The problem is, the styling of fantasy so often takes precedence over the point of fantasy. RPG gamers and game developers are both guilty of looking for the orcs and elves first. Got goblins? Get in. That’s the wrong approach.
Fantasy is at its best when it acts as allegory, when it uses the mystical to illustrate the real. Frankenstein isn’t a book about a zombie with a headache: it’s about man over-reaching himself at the dawn of the industrial age. Games, it seems, can find this difficult to grasp.
That’s why The Witcher has every chance of working. In this strange world, elven terrorists stand up for the rights of oppressed peoples by committing very bloody massacres. Vampiric bounty hunters named Witchers roam the landscape, dealing with supernatural threats. It’s a thankless job. They’re hated for their work. Hated for what they represent. And the human populace is downtrodden and scared, terrified of things that go bump in the night.
The Witcher began its development using an offshoot of the Neverwinter Nights engine; the same Neverwinter Nights that relied on blocky tiles and drab top-down views of dungeons. But somewhere along the development path, it’s taken a left turn toward Oblivion’s wide open landscapes and languorous day and night cycle. While not entirely free-roaming, it’s a clear step in that direction. The sun comes up. Peasants go about their daily business. Evening sets in. Shadows lengthen. Then, somewhere in the dark, the ghoulies come out.

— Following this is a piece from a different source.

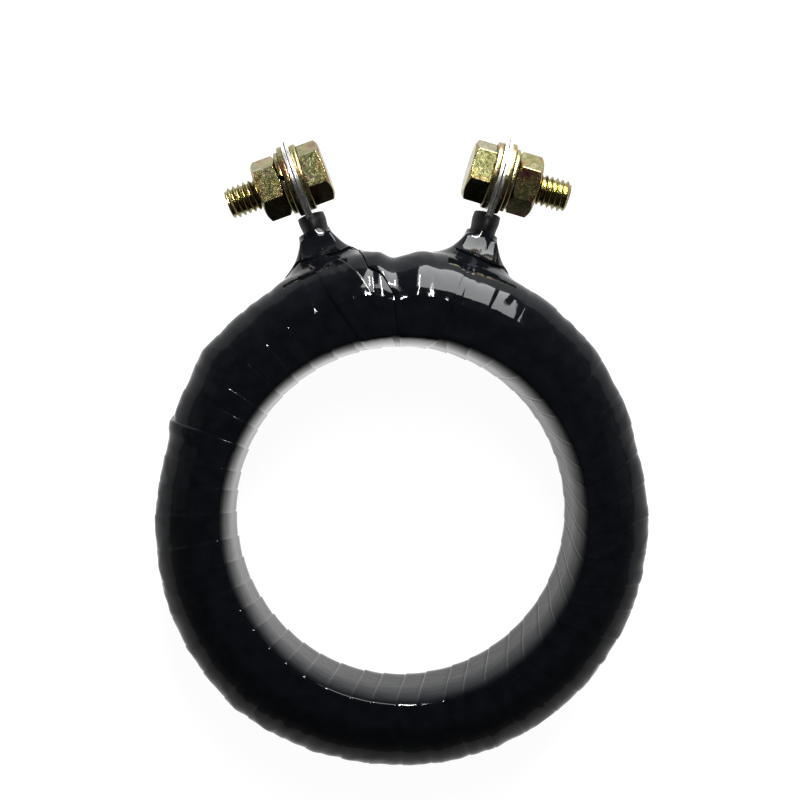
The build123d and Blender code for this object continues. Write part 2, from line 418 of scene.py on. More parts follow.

Enter: you - in the chapped white skin of Geralt, the greatest Witcher who ever lived. He’s the leading character in the best-selling Polish fiction that the game is based on: the ultimate badass. In fact, he’s so badass, the developers have done away with the standard pause and plan combat of Neverwinter Nights, replacing it with fast-paced beat-’em-up action. Click the mouse and you’ll make a swipe. Click it again, and you’ll make another. Time the blow right, according to the pop-up that appears, and your blow will do vastly more damage. The combos blossom outwards - how many slices or dices can you string together?